Crude Oil Higher; OPEC Points To Increasing Demand

Crude oil prices firmed Wednesday, remaining at the highest levels in more than two years, benefiting from expectations of a continuously improving fuel demand outlook.

By 9:25  AM ET (1425 GMT), U.S. crude was up 0.8% at $68.24 a barrel, after settling the previous session at its highest level since October 2018. Brent was up 0.8% at $70.84, after closing Tuesday above $70 for the first time since 2019.

U.S. Gasoline RBOB Futures were up 0.7% at $2.1860 a gallon.

The Organization of the Petroleum Exporting Countries and other top producers, including Russia, a grouping known as OPEC+, agreed late Tuesday to keep to their plan to gradually ease supply curbs through July.

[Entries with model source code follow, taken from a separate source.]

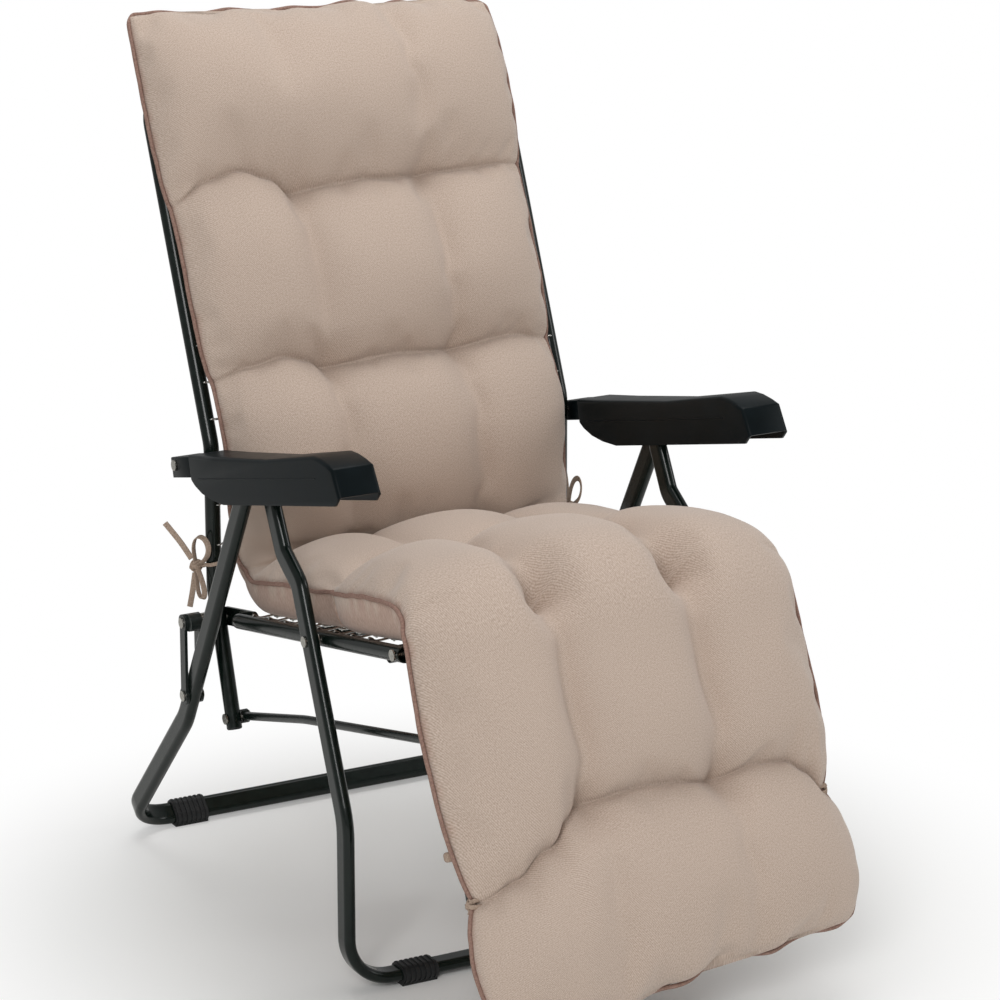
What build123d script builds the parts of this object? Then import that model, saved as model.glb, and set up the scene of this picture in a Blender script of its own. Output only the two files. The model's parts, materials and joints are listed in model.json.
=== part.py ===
from build123d import *

import math
import os

# Reclining garden armchair: tube frame on two U-shaped leg frames, wire nets,
# hollow armrests that slide on the leg-top pins, a footrest driven by push rods,
# and one long padded cushion in three lengths.
# Millimetres, +Z up, the sitter faces -Y. Profile points are (y, z) pairs with y
# counted from the middle of the feet; box_shift moves them onto the part's origin.
os.makedirs("parts", exist_ok=True)

# Tubes
tube_dia = 20.0             # seat rails and back tubes
tube_wall = 1.5
foot_tube_dia = 18.0        # footrest frame
leg_wide = 30.0             # flat-oval leg tube, the long way
leg_thick = 15.0
leg_wall = 1.5
rod_dia = 11.0

# Lanes, counted outwards from the middle plane
rail_x = 254.0              # axes of the seat rails and back tubes
leg_washer = 2.0            # between a seat rail and a front leg
leg_gap = 5.0               # between the front and rear legs, where the rack runs
plate_thick = 4.0
plate_gap = 0.5             # between a link plate and the rear leg
seat_gap = 0.3              # between pieces that only touch
pin_gap = 0.05              # radial, pin in its hole
front_leg_x = rail_x + tube_dia / 2 + leg_washer + leg_thick / 2
rear_leg_x = front_leg_x + leg_thick + leg_gap
inner_plate_x = rear_leg_x - leg_thick / 2 - plate_gap - plate_thick / 2
outer_plate_x = rear_leg_x + leg_thick / 2 + plate_gap + plate_thick / 2

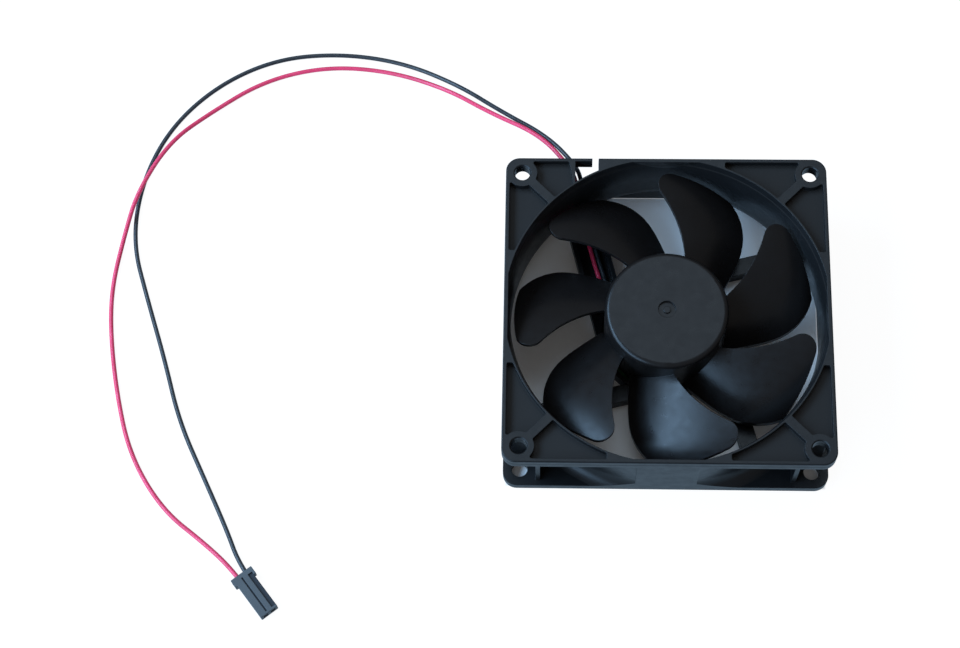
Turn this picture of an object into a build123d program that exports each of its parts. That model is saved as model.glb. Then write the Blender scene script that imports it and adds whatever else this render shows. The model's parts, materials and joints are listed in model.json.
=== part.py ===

The OPEC+ meeting took only 20 minutes, the shortest in the group's history, suggesting overwhelming confidence in the market's recovery.

“The market appears focused on the more constructive outlook for later this year, with OPEC+ of the view that the market will see significant stock drawdowns between September and the end of the year,” said analysts at ING, in a note.

Adding to the market’s confidence, the International Energy Agency said it expected global oil demand to return to pre-pandemic levels in a year, which would be quicker than many in the market are expecting.

Another factor buoying the market was the suggestion that talks to revive a 2015 nuclear accord with Iran have hit a snag, with an official from the Persian Gulf country saying a deal is now expected to be finalized in August.

This contrasts with the positive noises that were commonplace at the end of last week, and even if the individual is correct it would rule out an immediate increase in global supply.

Iran and global powers have been negotiating since April to work out steps needed to revive the 2015 nuclear accord, which could result in the Persian Gulf country restarting its crude exports.

Further on the supply side, U.S. crude oil inventories data from the American Petroleum Institute are due later in the session, with the official numbers from the U.S. Energy Information Administration due on Thursday, a day later than usual following the Memorial Day holiday at the start of the week.